El tiempo (pre) electoral es un campo de promesas habitado por una retórica optimista, de cambio y renovación. Es un ejercicio de producción de esperanzas alimentado por la música lúgubre de las tensiones entre el oficialismo y sus oposiciones. En plena fase depresiva de la política mexicana, jingles, guitarras y rostros sonrientes, banderas y colores, intentan promover utopías y contagiar de entusiasmo a los ciudadanos, mediante frases de ocasión y proyectos que se nutren de diagnósticos catastróficos o balances exitosos, según se vea.

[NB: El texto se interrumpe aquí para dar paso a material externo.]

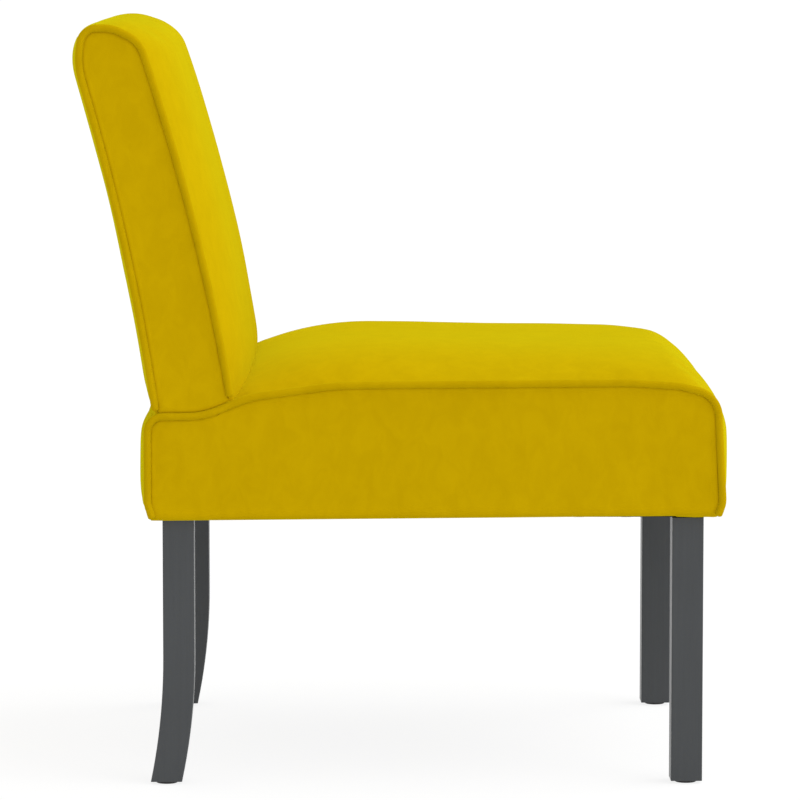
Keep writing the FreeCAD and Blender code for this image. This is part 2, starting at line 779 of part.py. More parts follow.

En el espectáculo del momento, políticos profesionales y amteurs, pertenecientes a partidos y organizaciones políticas, o independientes que apuestan a explotar el descrédito acumulado de la polìtica, se disputan la legitimidad y el reconocimiento entre ciudadanos escépticos y críticos, o ilusionados de que los procesos electorales pueden ser una oportunidad para renovar las relaciones entre gobernantes y gobernados. Por ahí, entre los rostros y trayectorias de aspirantes y candidatos hay exdeportistas, actores profesionales, conductoras de televisión, políticos multipartidos, exfuncionarios, zombies políticos, muchos de los cuales han construido trayectorias en todas las ideologías, partidos y organizaciones que hoy se disputan las preferencias de los ciudadanos. Hay por ahí Fouchés y Ghandis, oportunistas confesos, ventilocuos y aspirantes a Beneméritos, personajes siniestros e individuos ingenuos, que organizan sus ofertas de acuerdo a las reglas de la temporada. Es hora de tomar nuestros asientos; es el momento de los aplausos, los chiflidos y los bostezos.